Enquanto a experiência da Convenção da Filadélfia, apesar de caótica, serviu de referência de compromisso bilateral em todo mundo, a Constituinte de 87 também merece crédito pelos esforços da sociedade civil e sua tentativa de impedir que o reestabelecimento da democracia partisse unilateralmente das elites, num movimento de continuidade do regime militar. A diversidade de grupos e atores envolvidos e o pluripartidarismo definitivamente apresenta um desafio adicional em relação ao que os fouding fathers tiveram de enfrentar ainda no século XVIII, visto que os dois grandes partidos só se estabeleceriam no século seguinte, a partir de alianças duradouras realizadas no Congresso.

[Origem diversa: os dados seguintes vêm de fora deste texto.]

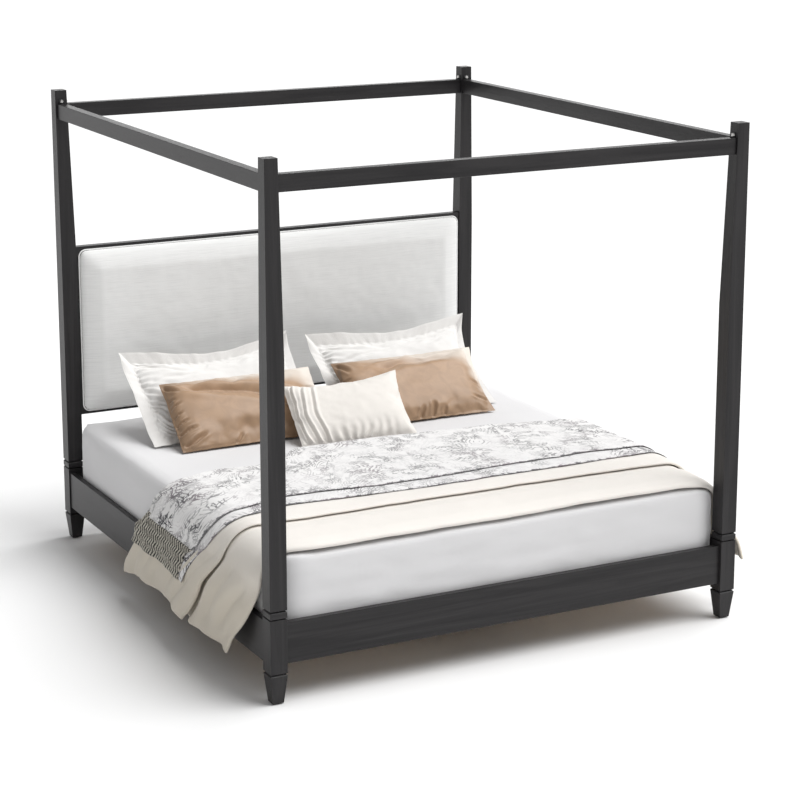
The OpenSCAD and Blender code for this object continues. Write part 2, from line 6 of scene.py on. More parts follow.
import bmesh
import bpy
import numpy as np
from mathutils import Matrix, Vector


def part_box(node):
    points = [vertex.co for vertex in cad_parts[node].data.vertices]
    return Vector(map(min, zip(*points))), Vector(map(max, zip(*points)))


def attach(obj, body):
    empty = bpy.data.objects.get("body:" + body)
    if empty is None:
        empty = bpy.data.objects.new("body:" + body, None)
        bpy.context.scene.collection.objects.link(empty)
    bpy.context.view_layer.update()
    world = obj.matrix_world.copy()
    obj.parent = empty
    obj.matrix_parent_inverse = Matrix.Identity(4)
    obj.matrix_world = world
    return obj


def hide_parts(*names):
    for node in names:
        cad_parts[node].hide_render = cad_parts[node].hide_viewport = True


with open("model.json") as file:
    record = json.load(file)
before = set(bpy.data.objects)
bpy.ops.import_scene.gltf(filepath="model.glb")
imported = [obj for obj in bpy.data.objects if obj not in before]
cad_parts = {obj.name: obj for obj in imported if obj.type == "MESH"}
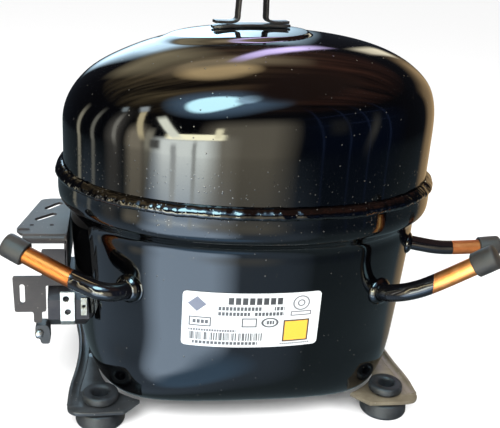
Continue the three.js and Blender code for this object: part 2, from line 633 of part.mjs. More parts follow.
// ---- cylinder block and head --------------------------------------------------------
function cylinderBlock() {
  const bearing = disc(16.5, 112, 141.6);
  const plate = raised(chamferedSquare(54, 16), 132, 140);
  const legs = springPlaces().map(([x, y]) => block(x - 7, x + 7, y - 7, y + 7, STATOR.z1 + GAP, 133));
  const barrel = turnedAlongX([[0, BORE.x0], [BORE.outer, BORE.x0], [BORE.outer, BORE.x1], [0, BORE.x1]],
    0, ROD.axis, 28);
  const face = block(BORE.x1 - 7, BORE.x1, -23, 23, 129, 175);
  const bearingBore = disc(CRANK.shaft + 0.3, 100, 160, 24);
  const cylinderBore = turnedAlongX([[0, 18], [BORE.r, 18], [BORE.r, 90], [0, 90]], 0, ROD.axis, 28);
  const boltHoles = springPlaces().map(([x, y]) => disc(3, 100, 130, 10).translate(x, y, 0));
  return piece('cylinder_block',
    cut(join(plate, bearing, barrel, face, ...legs), bearingBore, cylinderBore, ...boltHoles), IRON);
}

function valvePlate() {
  const x0 = BORE.x1 + 1;
  const plate = block(x0, x0 + 2.4, -23, 23, 129, 175);
  const port = (y, z, r) => turnedAlongX([[0, x0 - 2], [r, x0 - 2], [r, x0 + 5], [0, x0 + 5]], y, z, 12);
  return piece('valve_plate', cut(plate, port(0, 159, 2.6), port(-7, 157, 2.2)), STEEL);
}

function reed(name, x, y) {
  return piece(name, barAlongX([[y - 2.6, 142], [y + 2.6, 142], [y + 3.6, 155], [y + 3.2, 160],
    [y, 162.5], [y - 3.2, 160], [y - 3.6, 155]], x, x + 0.4), ZINC);
}

function cylinderHead() {
  const x0 = BORE.x1 + 3.7;
  const box = barAlongX(octagon(-23, 23, 129, 175, 5), x0, x0 + 13);
  const room = block(x0 - 1, x0 + 8, -14, 12, 140, 165);
  const bolts = [[-18.5, 133.5], [18.5, 133.5], [18.5, 170.5], [-18.5, 170.5]].map(([y, z]) =>
    turnedAlongX([[0, x0 + 12], [4, x0 + 12], [4, x0 + 16], [0, x0 + 16]], y, z, 6));
  return piece('cylinder_head', cut(join(box, ...bolts), room), ALUMINIUM);
}

function suctionMuffler() {
  const shape = chamferedSquare(1, 0.3).map(([u, v]) => [52 + u * 14, 41 + v * 11]);
  const body = raised(shape, 142, 176);
  const snout = barAlongX(octagon(33, 43, 160, 170, 3), 60, 73);
  return piece('suction_muffler', join(body, snout), PALE_PLASTIC);
}

function dischargeLine() {
  const route = [[93.8, -12, 147], [93.5, -24, 143], [84, -38, 136], [66, -50, 126], [36, -60, 118],
    [0, -64, 112], [-30, -62.5, 102], [-50, -56.5, 92], [-58, -50, 86]];
  return piece('discharge_line', along(routeCurve(route), circleShape(2.2, 0, 8), 22), COPPER);
}

// ---- assembly -----------------------------------------------------------------------
const compressor = new THREE.Group();
compressor.add(
  upperShell(), lowerShell(), seamWeld(),
  topStrap(), topEar('top_ear_left', -1), topEar('top_ear_right', 1),
  footPlate('foot_plate_left', -1), footPlate('foot_plate_right', 1),
  grommet('grommet_front_left', -1, -1), grommet('grommet_front_right', 1, -1),
  grommet('grommet_rear_left', -1, 1), grommet('grommet_rear_right', 1, 1),
  ...Object.entries(STUBS).flatMap(([name, stub]) => stubPieces(name, stub)),
  ratingLabel(),
  terminalBracket(), terminalFence(), fenceStrap(), earthTab(), coverClip(), clipScrew(),
  terminalBody(), ...terminalPins(), leadConnector(),
  statorCore(), winding('winding_lower', 33, 49.7), winding('winding_upper', 110.3, 128),
  ...statorBolts(), ...springs(),
  rotorCore(), rotorRing('rotor_ring_lower', STATOR.z0 - GAP - ROTOR.ring),
  rotorRing('rotor_ring_upper', STATOR.z1 + GAP),
  crankshaft(), oilPickup(), crankPin(), connectingRod(), piston(), wristPin(),
  cylinderBlock(), valvePlate(), reed('suction_reed', BORE.x1 + 0.3, 0),
  reed('discharge_reed', BORE.x1 + 3.8, -7), cylinderHead(), suctionMuffler(), dischargeLine(),
);

// The origin goes to the centre of the bottom of the overall box.
const box = new THREE.Box3().setFromObject(compressor);
compressor.position.set(-(box.min.x + box.max.x) / 2, -(box.min.y + box.max.y) / 2, 0);

const group = new THREE.Group();
group.add(compressor);
export default group;
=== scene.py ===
"""The looks of a hermetic reciprocating compressor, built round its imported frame.

Sizes are in millimetres about the centre of the four mounting holes, with +X along the shell,
+Y towards the back and +Z up. Every mesh is made in those units and moved into the frame's metres
as it is finished.
"""

import logging
import math
from collections.abc import Callable, Sequence
from dataclasses import dataclass
from enum import Enum
from typing import Any, ClassVar

import bmesh
import bpy
from mathutils import Matrix, Vector, noise


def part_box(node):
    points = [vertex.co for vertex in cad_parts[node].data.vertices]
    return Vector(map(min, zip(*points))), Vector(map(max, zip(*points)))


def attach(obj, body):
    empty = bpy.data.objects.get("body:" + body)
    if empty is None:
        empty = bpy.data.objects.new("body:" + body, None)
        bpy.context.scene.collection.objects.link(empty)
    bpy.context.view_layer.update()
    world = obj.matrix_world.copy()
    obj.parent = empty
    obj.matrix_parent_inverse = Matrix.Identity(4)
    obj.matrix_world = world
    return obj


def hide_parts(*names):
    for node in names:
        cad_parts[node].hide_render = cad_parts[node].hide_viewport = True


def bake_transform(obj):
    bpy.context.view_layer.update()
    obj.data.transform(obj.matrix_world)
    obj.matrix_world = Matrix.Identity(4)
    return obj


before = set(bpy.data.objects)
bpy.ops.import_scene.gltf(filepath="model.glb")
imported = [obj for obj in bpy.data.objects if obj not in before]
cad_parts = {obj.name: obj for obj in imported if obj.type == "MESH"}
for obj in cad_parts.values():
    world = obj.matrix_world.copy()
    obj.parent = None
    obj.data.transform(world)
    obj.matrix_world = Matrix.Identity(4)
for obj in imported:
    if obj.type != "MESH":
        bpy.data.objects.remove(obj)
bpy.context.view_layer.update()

LOG = logging.getLogger("compressor")
MM = 0.001
SHELL = "shell"
PUMP = "pump"
SPRING_AT = 46.0
TERMINAL_AT = (-110, -6, 58.5)

Track = Callable[[float], Vector]
Point = tuple[float, ...]


def hub() -> Vector:
    """The centre of the four mounting holes on the floor, in the frame's metres."""
    corners = [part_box(f"grommet_{end}_{side}") for end in ("front", "rear") for side in ("left", "right")]
    middle = sum((low + high for low, high in corners), Vector()) / (2 * len(corners))
    return Vector((middle.x, middle.y, 0.0))


HUB = hub()
TO_FRAME = Matrix.Translation(HUB) @ Matrix.Scale(MM, 4)


# ---- shader graphs --------------------------------------------------------------------------


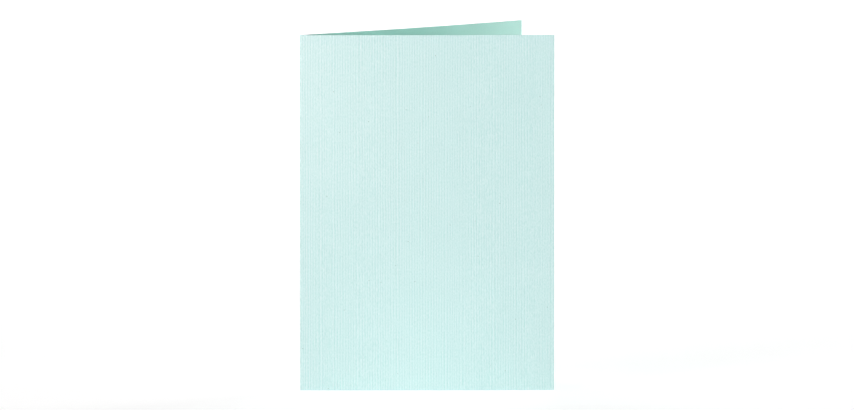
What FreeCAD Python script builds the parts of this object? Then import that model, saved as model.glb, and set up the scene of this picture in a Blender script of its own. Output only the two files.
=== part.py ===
"""A blank greeting card: one sheet of ribbed board, scored down its middle, folded, and standing part open.

The card is drawn as its section, seen from above, and raised to its height. Lengths are in millimetres.
The front panel faces -Y, the fold is on the -X side, and +Z runs up the fold.
"""

import FreeCAD
import Part

import math
import os

# The folded card
panel_width = 105.0  # from the outside of the fold to the free edge of a panel
panel_height = 148.0
board_thickness = 0.30  # over the crowns of the ribs

# Ribs embossed on the outside of both panels, parallel to the fold
rib_pitch = 1.10
rib_depth = 0.05
rib_crown = 0.35  # flat top of a rib
rib_valley = 0.25  # flat floor between two ribs

# The scored fold
fold_gap = 0.30  # between the two inner faces, where they leave the fold
score_depth = 0.08  # how far the spine is pressed in below the crowns
score_shoulder = 0.20  # slope from the pressed spine up to the first crown
bead_rise = 0.06  # crushed board that stands up along the inside of the fold

# How the card stands
opening_angle = 28.3  # degrees, between the chords of the two panels
front_bow = 0.7  # the middle of the front panel stands out from its chord by this much
back_bow = 1.8  # the middle of the back panel leans in towards the front by this much

# Arcs that the smooth inner face of one panel is drawn with
inner_spans = 12

# The section is drawn about the fold's own axis, which the spine wraps round
rib_flank = (rib_pitch - rib_crown - rib_valley) / 2
crown_radius = fold_gap / 2 + board_thickness
spine_radius = crown_radius - score_depth
panel_length = panel_width - spine_radius


def point(x, y):
    return FreeCAD.Vector(x, y, 0)


class Panel:
    """One half of the sheet, followed along its crowns from the fold to its free edge.

    The panel is bowed to a shallow arc. Its outer face is on its left-hand side as it leaves
    the fold where outside is 1, and on its right-hand side where outside is -1.
    """

    def __init__(self, chord_angle, bow, outside):
        self.outside = outside
        self.curvature = 8 * bow / panel_length**2
        self.heading = chord_angle - self.curvature * panel_length / 2
        self.start = self.outward(0) * crown_radius

    def outward(self, along):
        heading = self.heading + self.curvature * along
        return point(-math.sin(heading), math.cos(heading)) * self.outside

    def at(self, along, depth):
        """The point that far along the panel, and that deep below its crowns."""
        half_turn = self.curvature * along / 2
        chord = along * math.sin(half_turn) / half_turn if half_turn else along
        direction = point(math.cos(self.heading + half_turn), math.sin(self.heading + half_turn))
        return self.start + direction * chord - self.outward(along) * depth

    def outer_face(self):
        """The spine's edge, then crown and valley in turn, out to the free edge."""
        corners = [(0, score_depth)]
        for rib in range(int((panel_length - score_shoulder) / rib_pitch)):
            crown = score_shoulder + rib * rib_pitch
            valley = crown + rib_crown + rib_flank
            corners += [(crown, 0), (crown + rib_crown, 0)]
            corners += [(valley, rib_depth), (valley + rib_valley, rib_depth)]
        corners[-1] = (panel_length, rib_depth)  # the last valley runs out to the free edge
        return lines([self.at(along, depth) for along, depth in corners])

    def free_edge(self):
        return lines([self.at(panel_length, rib_depth), self.at(panel_length, board_thickness)])

    def inner_face(self):
        half_span = panel_length / inner_spans / 2
        points = [self.at(i * half_span, board_thickness) for i in range(2 * inner_spans + 1)]
        return [arc(*points[i : i + 3]) for i in range(0, 2 * inner_spans, 2)]


def lines(points):
    return [Part.LineSegment(a, b).toShape() for a, b in zip(points, points[1:])]


def arc(start, middle, end):
    """An arc through three points, or a straight line where the panel has no bow."""
    off_line = (middle - start).cross(end - start).Length
    if off_line < 1e-9:
        return Part.LineSegment(start, end).toShape()
    return Part.Arc(start, middle, end).toShape()


def fold(front, back):
    """The pressed spine round the outside of the fold, and the bead along its inside."""
    between = (front.heading + back.heading) / 2
    into_wedge = point(math.cos(between), math.sin(between))
    spine = arc(front.at(0, score_depth), into_wedge * -spine_radius, back.at(0, score_depth))

    front_corner = front.at(0, board_thickness)
    back_corner = back.at(0, board_thickness)
    bead_top = (front_corner + back_corner) / 2 + into_wedge * bead_rise
    return [spine, arc(front_corner, bead_top, back_corner)]


def folded_card():
    front = Panel(0, front_bow, outside=-1)
    back = Panel(math.radians(opening_angle), back_bow, outside=1)
    outline = fold(front, back)
    for panel in (front, back):
        outline += panel.outer_face() + panel.free_edge() + panel.inner_face()
    section = Part.Face(Part.Wire(Part.__sortEdges__(outline)))
    card = section.extrude(FreeCAD.Vector(0, 0, panel_height))

    # The origin is at the foot of the card, in the middle of the box round it
    box = card.BoundBox
    card.translate(FreeCAD.Vector(-box.Center.x, -box.Center.y, -box.ZMin))
    return card


os.makedirs("parts", exist_ok=True)
folded_card().exportStep("parts/folded_card.step")
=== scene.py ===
from math import cos, pi, radians, sin

import bpy
import numpy as np
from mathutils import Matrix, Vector


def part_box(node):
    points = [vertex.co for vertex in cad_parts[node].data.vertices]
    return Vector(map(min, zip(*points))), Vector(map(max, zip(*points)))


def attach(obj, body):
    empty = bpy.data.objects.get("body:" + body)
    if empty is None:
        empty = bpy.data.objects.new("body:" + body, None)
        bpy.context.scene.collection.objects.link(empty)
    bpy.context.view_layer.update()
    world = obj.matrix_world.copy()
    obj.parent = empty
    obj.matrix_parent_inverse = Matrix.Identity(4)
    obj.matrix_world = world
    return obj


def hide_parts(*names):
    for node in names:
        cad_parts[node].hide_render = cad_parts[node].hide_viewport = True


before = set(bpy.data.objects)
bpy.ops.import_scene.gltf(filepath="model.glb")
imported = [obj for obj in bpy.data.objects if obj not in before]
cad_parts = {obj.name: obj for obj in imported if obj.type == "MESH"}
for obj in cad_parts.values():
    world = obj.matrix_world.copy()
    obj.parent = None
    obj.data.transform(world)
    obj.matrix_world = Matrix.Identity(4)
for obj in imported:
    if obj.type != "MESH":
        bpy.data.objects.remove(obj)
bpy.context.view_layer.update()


# The folded sheet
# One blank of card stock, coloured pale mint right through, with fine upright ribs rolled into its
# outer side and a smooth inner side. It is cut square, scored down its middle, folded once over the
# score, and stands part open with both panels sprung to a slight bow.

panel_width = 0.105  # from the outside of the fold to the free edge of a panel
board_thickness = 0.00030  # over the crowns of the ribs
opening_angle = radians(28.3)
front_bow = 0.0007
back_bow = 0.0018
fold_gap = 0.00030  # between the inner faces, where they leave the fold
score_depth = 0.00008
score_shoulder = 0.00020
bead_rise = 0.00006

crown_radius = fold_gap / 2 + board_thickness
spine_radius = crown_radius - score_depth
panel_length = panel_width - spine_radius
foot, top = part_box("folded_card")


def bowed_panel(along, chord_angle, bow, side):
    """A panel's crowns seen from above, and the way out of the board, at each distance along it."""
    curvature = 8 * bow / panel_length**2
    half_turn = curvature * along / 2
    start = chord_angle - curvature * panel_length / 2
    chord = along * np.sinc(half_turn / pi)
    line = chord[:, None] * np.column_stack([np.cos(start + half_turn), np.sin(start + half_turn)])
    heading = start + 2 * half_turn
    outward = side * np.column_stack([-np.sin(heading), np.cos(heading)])
    return line + crown_radius * outward[0], outward


# The sheet is followed from the front's free edge, round the spine, to the back's free edge
rib_pitch = 0.00110
columns_per_rib = 5
ribbed_columns = round((panel_length - score_shoulder) * columns_per_rib / rib_pitch)
along = np.r_[0, score_shoulder / 2, np.linspace(score_shoulder, panel_length, ribbed_columns + 1)]
front_line, front_out = bowed_panel(along, 0, front_bow, -1)
back_line, back_out = bowed_panel(along, opening_angle, back_bow, 1)

spine_columns = 8
leaves_front = np.arctan2(front_out[0, 1], front_out[0, 0]) + 2 * pi
meets_back = np.arctan2(back_out[0, 1], back_out[0, 0])
turn = np.linspace(leaves_front, meets_back, spine_columns + 2)[1:-1]
spine_out = np.column_stack([np.cos(turn), np.sin(turn)])
half_spine = crown_radius * (leaves_front - meets_back) / 2
round_spine = half_spine * np.linspace(-1, 1, spine_columns + 2)[1:-1]

crowns = np.vstack([front_line[::-1], crown_radius * spine_out, back_line])
outward = np.vstack([front_out[::-1], spine_out, back_out])
place = np.r_[-half_spine - along[::-1], round_spine, half_spine + along]
rows = 82
height = np.linspace(foot.z, top.z, rows + 1)

# The roller's ribs are even, but the felt and pulp of the board bend, weaken and break them
rib_depth = 0.00005
half_crown = 0.16 * rib_pitch  # from the edge of a crown to its middle
rib_lean = 0.13  # in rib pitches, over the whole height of the card
rib_wobble = 0.05  # in rib pitches, every few millimetres
wobble_reach = 0.009
uneven_ribs = 0.25  # how much one rib is stronger or weaker than the next
broken_ribs = 0.45  # how much a rib weakens and recovers along itself
break_reach = 0.0024
strongest = 1.7  # where an even rib is 1
rib_swing = 0.65  # how far an even rib goes up and down from its middle, in rib depths
deepest_valley = 2 * rib_depth
blending_loss = 1.35  # makes up for what blending takes off the spread of random values
embosser = np.random.default_rng(20)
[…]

Contextos tão distintos explicam a grandiosa falha na tentativa de meramente importar as instituições e estruturas de governo norte-americanas, como fez a Constituição brasileira de 1861, num intuito de romper com a monarquia, pois mesmo a mera reprodução de uma constituição estrangeira fez surgir indistinguíveis qualidades para atender às necessidades do nosso ambiente. Por ser a constituição fruto de seu local e tempo, como alertou Paixão, é por vezes fácil se deixar levar por posturas fechadas como a do Justice Scalia, citada na introdução deste artigo. Contudo, a conjuntura inaugural, nos Estados Unidos, de uma nova concepção liberal constitucional, e no Brasil e na América Latina, de um novo paradigma de Estado pós-social na redemocratização, são capazes de fomentar inspirações mútuas, e chamar atenção para experiências outliers em relação à hegemonia norte-americana.
Notas
[1] JACKSON, Vicki C. Constitutional Comparisons: Convergence, Resistance, Engagement. Havard Law Review, v. 119, p. 109-128, 2006, p. 112;
[2] PAIXÃO, Cristiano. História constitucional inglesa e norte-americana: do surgimento à estabilização da forma constitucional. Brasília: Universidade de Brasília, 2008, p. 91;
[3] ACKERMAN, Bruce. Ascenção do Constitucionalismo Mundial. In: SARMENTO, Daniel; SOUZA NETO, Carlos Pereira de (Orgs.). Constitucionalização do Direito, Fundamentos Teóricos e Aplicações Específicas. Lumen Juris, 2006, p. 89;
[4] PAIXÃO, Cristiano. História constitucional inglesa e norte-americana: do surgimento à estabilização da forma constitucional. Brasília: Universidade de Brasília, 2008, p. 94;
[5] PAIXÃO, 2008, p. 94 e 95;
[6] Ibidem, p. 100;
[7] Ibidem, p. 110;
[8] São estes os principais motivos listados por Jack Greene que levaram a mudança da postura da metrópole em relação às colônias na América do Norte. Ibidem, p. 103;
[9] MOTTA, Rodrigo Patto Sá. A reforma partidária de 1979-1980 e o quadro atual, em: Introdução à história dos partidos brasileiros. Belo Horizonte: Editora UFMG, 2008;
[10] BARBOSA, Leonardo Augusto de Andrade. Mudança constitucional, autoritarismo e democracia no Brasil pós -1964. 2009. 409 f. Tese (Doutorado em Direito)-Universidade de Brasília, Brasília, 2009, p. 145;
[11] BARBOSA, 2009, p. 239;
[12] SANTOS, Paula de Souza. As influências da Constituição Federal de 1988: os aspectos extraídos das Constituições Americana, Francesa e Alemã que guiaram os constituintes na formulação da atual Carta Magna brasileira. XI Semana de Extensão, Pesquisa e Pós-Graduação - SEPesq Centro Universitário Ritter dos Reis. 2015;
[13] SCHLESINGER JR., Arthur Meier. Os Ciclos da História Americana. Rio de Janeiro: Civilização Brasileira, 1992.